From the records below, extract only the lines running from the line with "return seated(sloping(flat, outer_reach), start" to the line with "if empty is", both lines included, reproducing them exactly.

===== GIVEN RECORDS

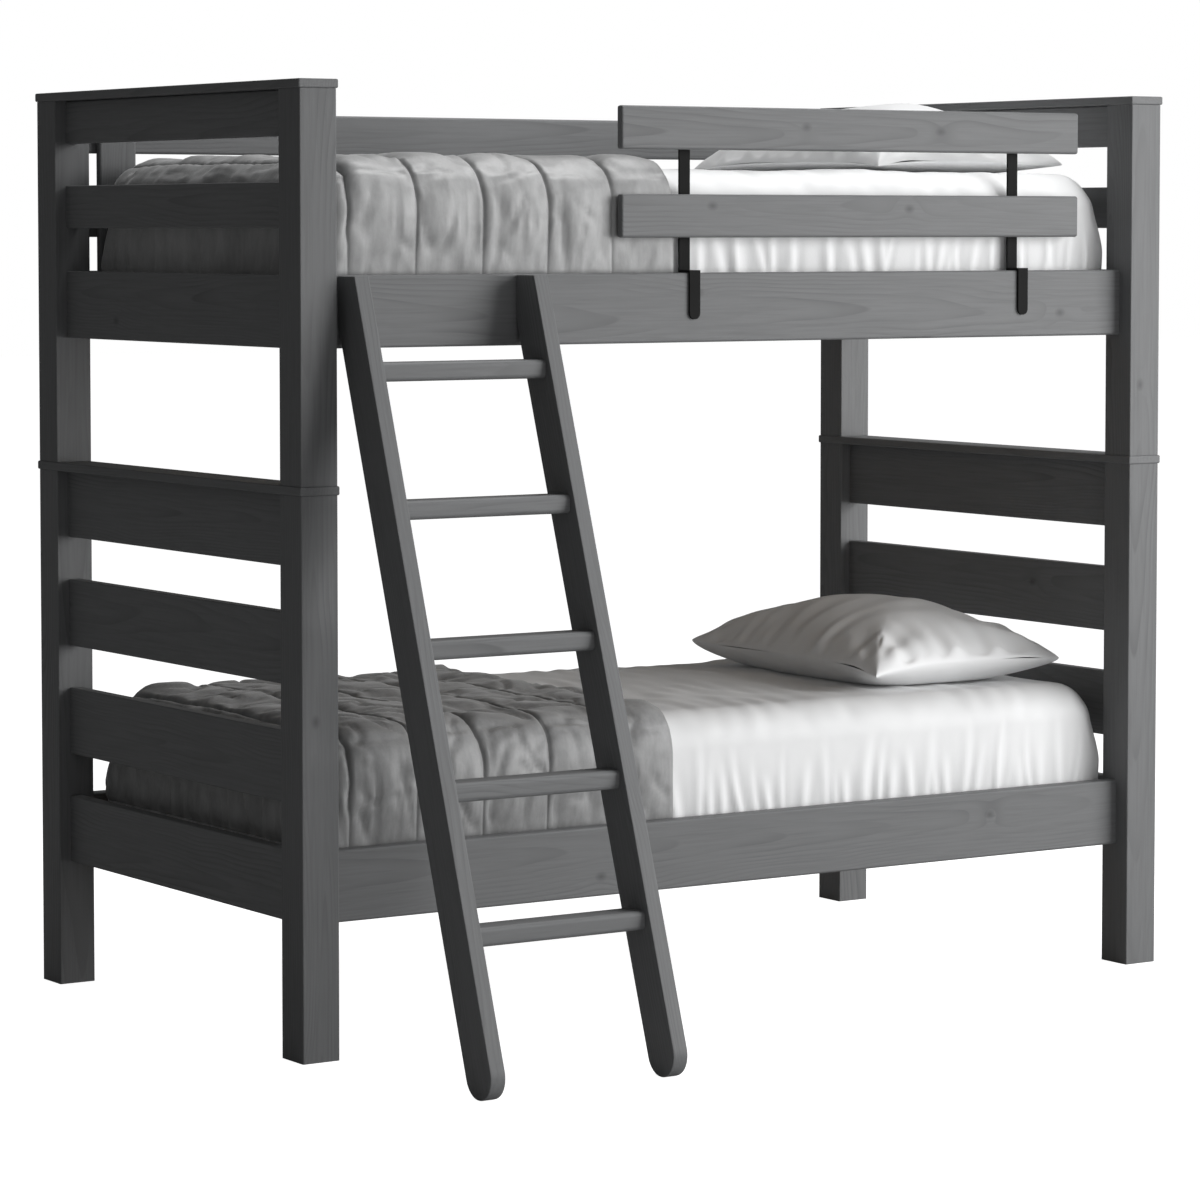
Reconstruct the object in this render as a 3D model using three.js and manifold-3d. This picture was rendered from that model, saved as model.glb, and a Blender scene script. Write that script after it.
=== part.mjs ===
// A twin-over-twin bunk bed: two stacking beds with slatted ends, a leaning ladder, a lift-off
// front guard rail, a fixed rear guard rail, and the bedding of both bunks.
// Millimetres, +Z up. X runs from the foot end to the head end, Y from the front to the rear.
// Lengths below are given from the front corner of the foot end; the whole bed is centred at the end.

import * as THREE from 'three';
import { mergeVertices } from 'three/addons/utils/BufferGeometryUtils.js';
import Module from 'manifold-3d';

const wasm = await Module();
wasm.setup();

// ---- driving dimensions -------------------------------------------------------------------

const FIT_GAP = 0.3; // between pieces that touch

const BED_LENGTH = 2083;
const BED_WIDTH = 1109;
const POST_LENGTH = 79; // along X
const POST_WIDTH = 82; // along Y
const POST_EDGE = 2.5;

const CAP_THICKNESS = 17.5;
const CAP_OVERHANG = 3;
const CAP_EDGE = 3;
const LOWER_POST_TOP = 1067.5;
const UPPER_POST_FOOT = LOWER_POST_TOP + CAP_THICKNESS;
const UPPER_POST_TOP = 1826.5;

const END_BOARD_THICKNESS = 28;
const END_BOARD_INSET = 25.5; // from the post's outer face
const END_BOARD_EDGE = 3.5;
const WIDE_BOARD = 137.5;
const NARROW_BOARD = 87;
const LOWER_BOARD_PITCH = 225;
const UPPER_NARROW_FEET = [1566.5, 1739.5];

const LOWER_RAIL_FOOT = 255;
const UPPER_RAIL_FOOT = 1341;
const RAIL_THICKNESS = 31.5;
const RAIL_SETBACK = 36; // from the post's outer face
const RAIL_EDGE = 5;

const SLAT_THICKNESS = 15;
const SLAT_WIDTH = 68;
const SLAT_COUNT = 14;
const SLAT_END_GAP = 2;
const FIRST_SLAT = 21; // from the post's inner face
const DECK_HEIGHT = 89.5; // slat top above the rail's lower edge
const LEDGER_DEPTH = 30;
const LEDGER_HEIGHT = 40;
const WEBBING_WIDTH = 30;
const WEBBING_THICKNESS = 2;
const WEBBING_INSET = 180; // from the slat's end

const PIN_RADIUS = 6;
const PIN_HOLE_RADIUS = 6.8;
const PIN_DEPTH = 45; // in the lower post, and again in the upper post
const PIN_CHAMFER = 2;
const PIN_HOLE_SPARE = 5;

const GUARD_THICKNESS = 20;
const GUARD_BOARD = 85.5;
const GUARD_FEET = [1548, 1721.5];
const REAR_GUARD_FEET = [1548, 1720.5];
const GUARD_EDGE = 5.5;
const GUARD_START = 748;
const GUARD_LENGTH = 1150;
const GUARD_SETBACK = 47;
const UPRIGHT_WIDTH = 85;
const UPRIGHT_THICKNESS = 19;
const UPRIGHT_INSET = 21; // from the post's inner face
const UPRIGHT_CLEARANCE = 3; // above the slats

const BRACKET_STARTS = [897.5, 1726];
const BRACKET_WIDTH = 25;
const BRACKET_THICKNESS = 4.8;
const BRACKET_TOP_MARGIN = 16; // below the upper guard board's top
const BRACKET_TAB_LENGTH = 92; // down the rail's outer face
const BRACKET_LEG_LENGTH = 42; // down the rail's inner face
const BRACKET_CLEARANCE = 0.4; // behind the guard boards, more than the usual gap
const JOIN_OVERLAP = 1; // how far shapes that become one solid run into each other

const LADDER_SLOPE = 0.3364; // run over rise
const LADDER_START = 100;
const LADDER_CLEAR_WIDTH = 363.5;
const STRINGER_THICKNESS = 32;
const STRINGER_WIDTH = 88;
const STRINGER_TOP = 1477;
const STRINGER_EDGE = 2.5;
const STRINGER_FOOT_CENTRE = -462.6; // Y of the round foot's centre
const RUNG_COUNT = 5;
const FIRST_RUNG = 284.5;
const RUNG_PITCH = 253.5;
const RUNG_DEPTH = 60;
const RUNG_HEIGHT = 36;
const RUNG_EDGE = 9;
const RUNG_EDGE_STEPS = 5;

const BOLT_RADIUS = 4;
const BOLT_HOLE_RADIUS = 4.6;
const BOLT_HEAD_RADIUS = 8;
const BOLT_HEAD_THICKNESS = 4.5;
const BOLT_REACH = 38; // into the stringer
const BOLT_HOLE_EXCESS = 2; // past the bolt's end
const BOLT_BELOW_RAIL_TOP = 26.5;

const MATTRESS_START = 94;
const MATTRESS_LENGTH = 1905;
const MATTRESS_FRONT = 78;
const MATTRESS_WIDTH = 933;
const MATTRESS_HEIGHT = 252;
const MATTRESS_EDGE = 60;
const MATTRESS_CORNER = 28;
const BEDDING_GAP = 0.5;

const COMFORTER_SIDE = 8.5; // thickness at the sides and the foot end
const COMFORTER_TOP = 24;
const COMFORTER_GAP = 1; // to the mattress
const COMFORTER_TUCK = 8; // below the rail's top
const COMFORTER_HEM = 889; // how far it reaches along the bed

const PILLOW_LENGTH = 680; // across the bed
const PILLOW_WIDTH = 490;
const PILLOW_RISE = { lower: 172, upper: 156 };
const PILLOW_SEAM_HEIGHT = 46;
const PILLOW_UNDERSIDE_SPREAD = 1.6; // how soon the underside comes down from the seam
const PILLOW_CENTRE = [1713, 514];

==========
===== GIVEN RECORDS

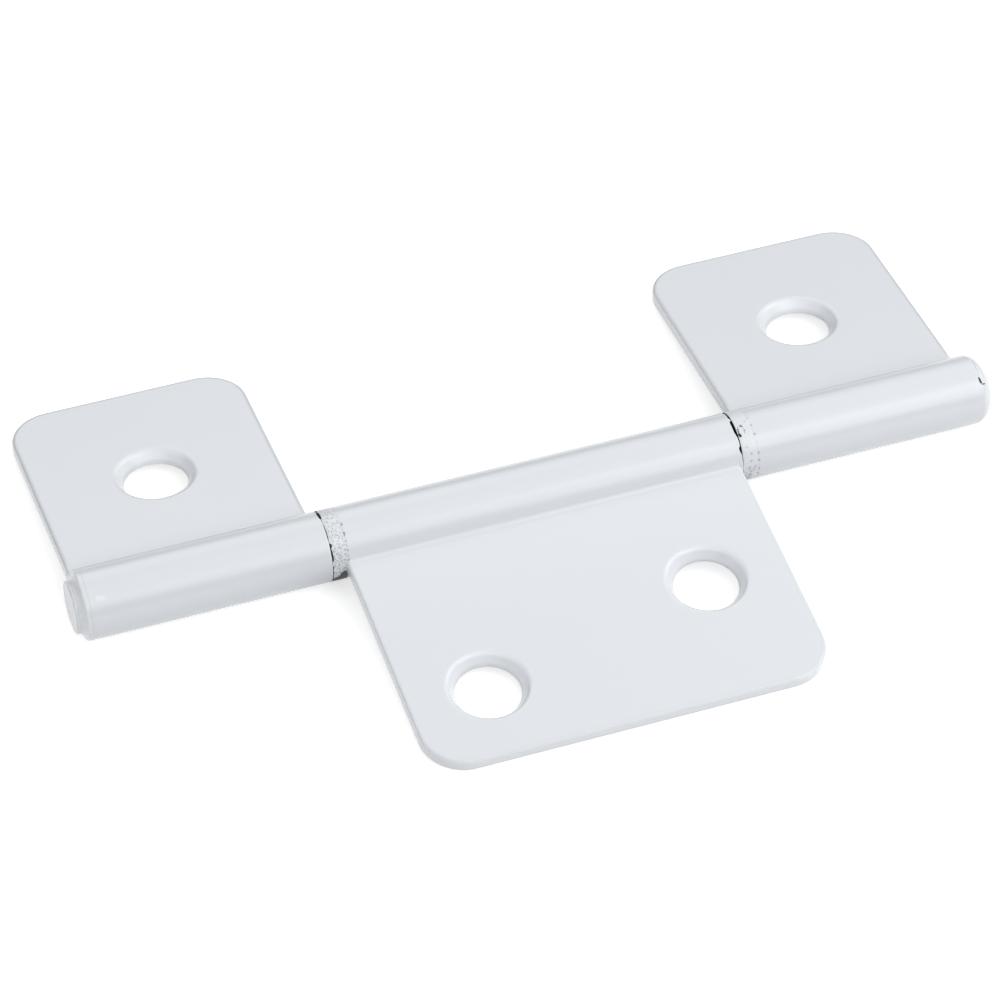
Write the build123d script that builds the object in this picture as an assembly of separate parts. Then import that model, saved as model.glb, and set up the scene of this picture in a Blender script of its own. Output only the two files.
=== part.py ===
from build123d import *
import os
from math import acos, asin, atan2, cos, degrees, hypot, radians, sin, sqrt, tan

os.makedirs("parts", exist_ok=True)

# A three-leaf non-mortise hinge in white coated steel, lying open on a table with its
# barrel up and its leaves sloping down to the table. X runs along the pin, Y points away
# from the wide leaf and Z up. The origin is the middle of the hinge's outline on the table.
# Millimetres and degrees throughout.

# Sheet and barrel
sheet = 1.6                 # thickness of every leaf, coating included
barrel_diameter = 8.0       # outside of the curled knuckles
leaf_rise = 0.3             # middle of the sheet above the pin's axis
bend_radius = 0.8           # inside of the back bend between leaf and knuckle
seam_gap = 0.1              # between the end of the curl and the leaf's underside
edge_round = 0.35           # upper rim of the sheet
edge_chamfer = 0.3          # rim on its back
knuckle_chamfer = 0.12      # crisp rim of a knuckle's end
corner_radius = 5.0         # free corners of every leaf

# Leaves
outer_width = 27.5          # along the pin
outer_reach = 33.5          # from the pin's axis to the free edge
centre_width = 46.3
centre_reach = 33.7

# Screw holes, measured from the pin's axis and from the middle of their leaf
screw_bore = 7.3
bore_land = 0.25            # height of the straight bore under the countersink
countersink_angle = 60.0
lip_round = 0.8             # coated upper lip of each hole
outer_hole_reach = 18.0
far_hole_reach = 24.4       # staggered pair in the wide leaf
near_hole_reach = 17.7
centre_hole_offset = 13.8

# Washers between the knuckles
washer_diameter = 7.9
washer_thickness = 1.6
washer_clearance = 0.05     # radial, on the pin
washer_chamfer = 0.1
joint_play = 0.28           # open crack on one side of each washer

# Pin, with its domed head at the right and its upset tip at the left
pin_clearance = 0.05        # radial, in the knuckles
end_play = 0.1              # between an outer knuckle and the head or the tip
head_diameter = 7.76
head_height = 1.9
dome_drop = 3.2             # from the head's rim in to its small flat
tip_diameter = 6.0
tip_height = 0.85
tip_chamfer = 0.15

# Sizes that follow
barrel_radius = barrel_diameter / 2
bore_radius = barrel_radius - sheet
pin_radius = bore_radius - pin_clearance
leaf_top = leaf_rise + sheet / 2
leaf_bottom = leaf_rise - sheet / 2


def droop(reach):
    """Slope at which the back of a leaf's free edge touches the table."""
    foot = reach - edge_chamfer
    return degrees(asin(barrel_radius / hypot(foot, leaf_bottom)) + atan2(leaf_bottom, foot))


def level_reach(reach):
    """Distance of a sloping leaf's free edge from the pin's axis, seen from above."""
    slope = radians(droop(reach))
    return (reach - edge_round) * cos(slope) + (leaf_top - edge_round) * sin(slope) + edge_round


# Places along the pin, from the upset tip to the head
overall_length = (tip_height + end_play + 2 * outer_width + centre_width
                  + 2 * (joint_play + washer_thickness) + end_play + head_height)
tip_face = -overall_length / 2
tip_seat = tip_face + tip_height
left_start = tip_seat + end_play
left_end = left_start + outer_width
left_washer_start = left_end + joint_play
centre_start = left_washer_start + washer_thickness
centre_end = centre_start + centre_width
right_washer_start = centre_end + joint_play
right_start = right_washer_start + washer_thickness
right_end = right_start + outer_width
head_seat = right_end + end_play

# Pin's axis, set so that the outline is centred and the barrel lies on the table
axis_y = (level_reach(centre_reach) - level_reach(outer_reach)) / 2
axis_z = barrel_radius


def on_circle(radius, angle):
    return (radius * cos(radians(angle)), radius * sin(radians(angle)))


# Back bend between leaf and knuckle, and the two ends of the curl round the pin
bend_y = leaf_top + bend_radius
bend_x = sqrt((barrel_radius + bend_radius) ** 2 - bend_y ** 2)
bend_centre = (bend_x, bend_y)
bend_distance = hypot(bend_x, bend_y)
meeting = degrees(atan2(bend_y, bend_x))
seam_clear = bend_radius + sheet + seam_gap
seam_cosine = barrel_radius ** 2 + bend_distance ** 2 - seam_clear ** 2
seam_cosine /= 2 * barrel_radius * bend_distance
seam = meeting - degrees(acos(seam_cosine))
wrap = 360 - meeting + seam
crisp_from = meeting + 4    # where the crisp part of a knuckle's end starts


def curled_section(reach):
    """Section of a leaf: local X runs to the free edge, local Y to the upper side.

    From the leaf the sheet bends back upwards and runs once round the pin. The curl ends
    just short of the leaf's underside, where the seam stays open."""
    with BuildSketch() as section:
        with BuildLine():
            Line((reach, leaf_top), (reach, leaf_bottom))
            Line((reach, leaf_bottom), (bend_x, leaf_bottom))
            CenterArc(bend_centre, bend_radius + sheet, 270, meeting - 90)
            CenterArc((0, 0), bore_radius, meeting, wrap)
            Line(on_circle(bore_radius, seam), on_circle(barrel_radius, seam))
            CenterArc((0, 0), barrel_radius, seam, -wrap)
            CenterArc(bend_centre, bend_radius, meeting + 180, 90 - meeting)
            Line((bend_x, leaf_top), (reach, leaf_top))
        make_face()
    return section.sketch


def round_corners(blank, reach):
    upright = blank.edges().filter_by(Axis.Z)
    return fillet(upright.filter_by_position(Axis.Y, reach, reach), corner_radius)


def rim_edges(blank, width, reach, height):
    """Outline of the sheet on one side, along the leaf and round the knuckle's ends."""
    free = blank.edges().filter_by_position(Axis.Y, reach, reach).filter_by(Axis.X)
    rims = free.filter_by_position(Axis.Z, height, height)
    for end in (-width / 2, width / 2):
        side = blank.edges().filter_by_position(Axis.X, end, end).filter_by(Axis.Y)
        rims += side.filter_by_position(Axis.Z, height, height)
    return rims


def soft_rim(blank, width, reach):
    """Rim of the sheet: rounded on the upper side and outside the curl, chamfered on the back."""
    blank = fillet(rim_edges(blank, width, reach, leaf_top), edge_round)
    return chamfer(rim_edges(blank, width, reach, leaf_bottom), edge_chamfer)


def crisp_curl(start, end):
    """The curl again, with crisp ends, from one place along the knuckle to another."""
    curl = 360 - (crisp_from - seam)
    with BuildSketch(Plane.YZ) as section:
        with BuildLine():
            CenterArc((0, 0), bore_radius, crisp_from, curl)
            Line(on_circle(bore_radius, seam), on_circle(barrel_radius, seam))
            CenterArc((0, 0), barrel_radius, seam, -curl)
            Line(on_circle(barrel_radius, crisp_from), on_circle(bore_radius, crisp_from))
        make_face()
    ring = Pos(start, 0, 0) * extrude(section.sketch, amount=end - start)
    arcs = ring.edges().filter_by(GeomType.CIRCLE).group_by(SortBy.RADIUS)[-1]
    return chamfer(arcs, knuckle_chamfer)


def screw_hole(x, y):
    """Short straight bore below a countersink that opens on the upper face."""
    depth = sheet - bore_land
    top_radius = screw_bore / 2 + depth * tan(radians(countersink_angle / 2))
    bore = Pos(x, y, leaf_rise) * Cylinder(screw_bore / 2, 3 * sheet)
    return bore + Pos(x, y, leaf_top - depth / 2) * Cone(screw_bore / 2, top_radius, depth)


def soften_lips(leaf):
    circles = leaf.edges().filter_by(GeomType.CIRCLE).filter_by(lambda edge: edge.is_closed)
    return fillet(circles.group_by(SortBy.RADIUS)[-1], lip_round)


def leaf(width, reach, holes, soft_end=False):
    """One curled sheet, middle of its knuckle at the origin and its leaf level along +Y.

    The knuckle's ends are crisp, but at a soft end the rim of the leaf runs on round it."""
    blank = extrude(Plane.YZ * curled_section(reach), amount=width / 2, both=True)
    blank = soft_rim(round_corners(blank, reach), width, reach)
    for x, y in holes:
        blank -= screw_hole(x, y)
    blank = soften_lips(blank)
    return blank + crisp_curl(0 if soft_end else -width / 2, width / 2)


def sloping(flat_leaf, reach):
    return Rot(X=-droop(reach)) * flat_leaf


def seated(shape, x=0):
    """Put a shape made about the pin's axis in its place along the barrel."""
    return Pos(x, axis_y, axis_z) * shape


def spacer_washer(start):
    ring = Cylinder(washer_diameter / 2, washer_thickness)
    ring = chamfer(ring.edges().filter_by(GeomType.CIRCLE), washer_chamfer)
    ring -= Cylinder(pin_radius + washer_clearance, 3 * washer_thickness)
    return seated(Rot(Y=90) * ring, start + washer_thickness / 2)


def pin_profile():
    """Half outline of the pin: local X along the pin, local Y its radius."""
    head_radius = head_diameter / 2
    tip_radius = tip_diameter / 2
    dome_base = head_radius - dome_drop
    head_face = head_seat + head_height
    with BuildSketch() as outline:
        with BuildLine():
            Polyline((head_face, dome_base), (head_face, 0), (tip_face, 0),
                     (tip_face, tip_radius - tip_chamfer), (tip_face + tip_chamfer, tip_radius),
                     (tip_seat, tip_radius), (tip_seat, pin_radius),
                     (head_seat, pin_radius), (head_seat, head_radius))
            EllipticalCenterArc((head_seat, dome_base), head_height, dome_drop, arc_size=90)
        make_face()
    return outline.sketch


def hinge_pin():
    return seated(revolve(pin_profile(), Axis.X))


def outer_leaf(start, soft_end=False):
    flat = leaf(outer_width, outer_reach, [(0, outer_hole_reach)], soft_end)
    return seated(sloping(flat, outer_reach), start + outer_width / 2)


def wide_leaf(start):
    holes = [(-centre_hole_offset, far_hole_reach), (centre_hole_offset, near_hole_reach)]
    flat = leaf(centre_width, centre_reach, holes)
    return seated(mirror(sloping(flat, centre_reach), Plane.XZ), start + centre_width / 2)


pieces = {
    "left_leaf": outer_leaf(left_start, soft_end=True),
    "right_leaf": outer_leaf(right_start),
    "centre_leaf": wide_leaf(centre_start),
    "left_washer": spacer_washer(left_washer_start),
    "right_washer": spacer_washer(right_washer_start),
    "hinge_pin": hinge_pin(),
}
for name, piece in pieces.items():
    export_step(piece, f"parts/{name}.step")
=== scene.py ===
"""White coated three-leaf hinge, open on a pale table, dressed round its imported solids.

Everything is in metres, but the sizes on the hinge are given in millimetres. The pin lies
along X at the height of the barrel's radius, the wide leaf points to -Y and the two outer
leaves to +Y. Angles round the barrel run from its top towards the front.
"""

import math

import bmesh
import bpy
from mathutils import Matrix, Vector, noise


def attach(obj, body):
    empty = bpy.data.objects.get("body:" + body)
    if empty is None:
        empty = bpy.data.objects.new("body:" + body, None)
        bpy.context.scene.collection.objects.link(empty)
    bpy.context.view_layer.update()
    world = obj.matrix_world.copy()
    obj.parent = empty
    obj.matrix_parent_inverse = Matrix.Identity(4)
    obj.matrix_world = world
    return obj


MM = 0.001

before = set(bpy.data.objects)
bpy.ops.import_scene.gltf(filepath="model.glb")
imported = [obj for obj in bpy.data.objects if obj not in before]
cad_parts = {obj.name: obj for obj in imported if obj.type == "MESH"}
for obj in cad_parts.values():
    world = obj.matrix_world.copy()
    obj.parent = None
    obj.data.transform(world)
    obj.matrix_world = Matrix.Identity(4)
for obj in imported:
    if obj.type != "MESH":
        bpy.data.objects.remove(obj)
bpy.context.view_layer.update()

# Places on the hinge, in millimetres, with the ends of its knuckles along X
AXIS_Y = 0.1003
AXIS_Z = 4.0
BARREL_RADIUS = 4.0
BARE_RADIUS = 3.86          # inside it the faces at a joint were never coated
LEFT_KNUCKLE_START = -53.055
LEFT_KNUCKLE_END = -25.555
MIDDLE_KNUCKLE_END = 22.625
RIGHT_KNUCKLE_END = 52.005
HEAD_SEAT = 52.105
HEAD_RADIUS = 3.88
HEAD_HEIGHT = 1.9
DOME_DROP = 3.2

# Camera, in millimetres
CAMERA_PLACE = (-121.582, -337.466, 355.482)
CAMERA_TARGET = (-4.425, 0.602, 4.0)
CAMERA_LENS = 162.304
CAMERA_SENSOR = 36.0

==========
===== GIVEN RECORDS

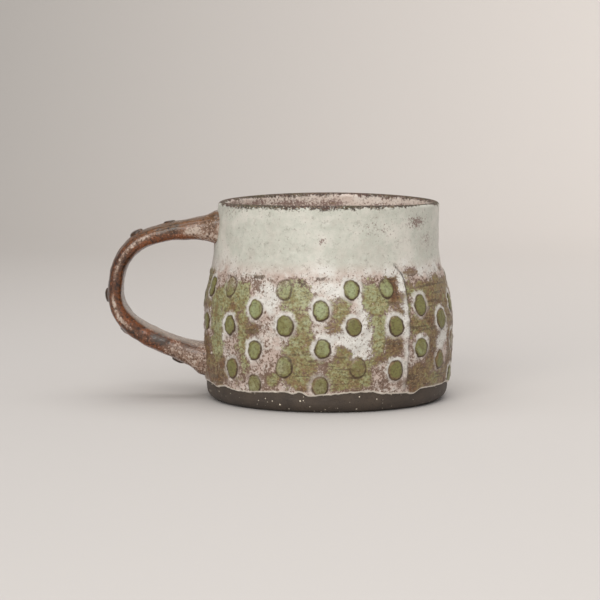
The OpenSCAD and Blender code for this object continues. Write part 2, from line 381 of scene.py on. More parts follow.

==========

FULL OUTPUT –
    return seated(sloping(flat, outer_reach), start + outer_width / 2)


def wide_leaf(start):
    holes = [(-centre_hole_offset, far_hole_reach), (centre_hole_offset, near_hole_reach)]
    flat = leaf(centre_width, centre_reach, holes)
    return seated(mirror(sloping(flat, centre_reach), Plane.XZ), start + centre_width / 2)


pieces = {
    "left_leaf": outer_leaf(left_start, soft_end=True),
    "right_leaf": outer_leaf(right_start),
    "centre_leaf": wide_leaf(centre_start),
    "left_washer": spacer_washer(left_washer_start),
    "right_washer": spacer_washer(right_washer_start),
    "hinge_pin": hinge_pin(),
}
for name, piece in pieces.items():
    export_step(piece, f"parts/{name}.step")
=== scene.py ===
"""White coated three-leaf hinge, open on a pale table, dressed round its imported solids.

Everything is in metres, but the sizes on the hinge are given in millimetres. The pin lies
along X at the height of the barrel's radius, the wide leaf points to -Y and the two outer
leaves to +Y. Angles round the barrel run from its top towards the front.
"""

import math

import bmesh
import bpy
from mathutils import Matrix, Vector, noise


def attach(obj, body):
    empty = bpy.data.objects.get("body:" + body)
    if empty is None:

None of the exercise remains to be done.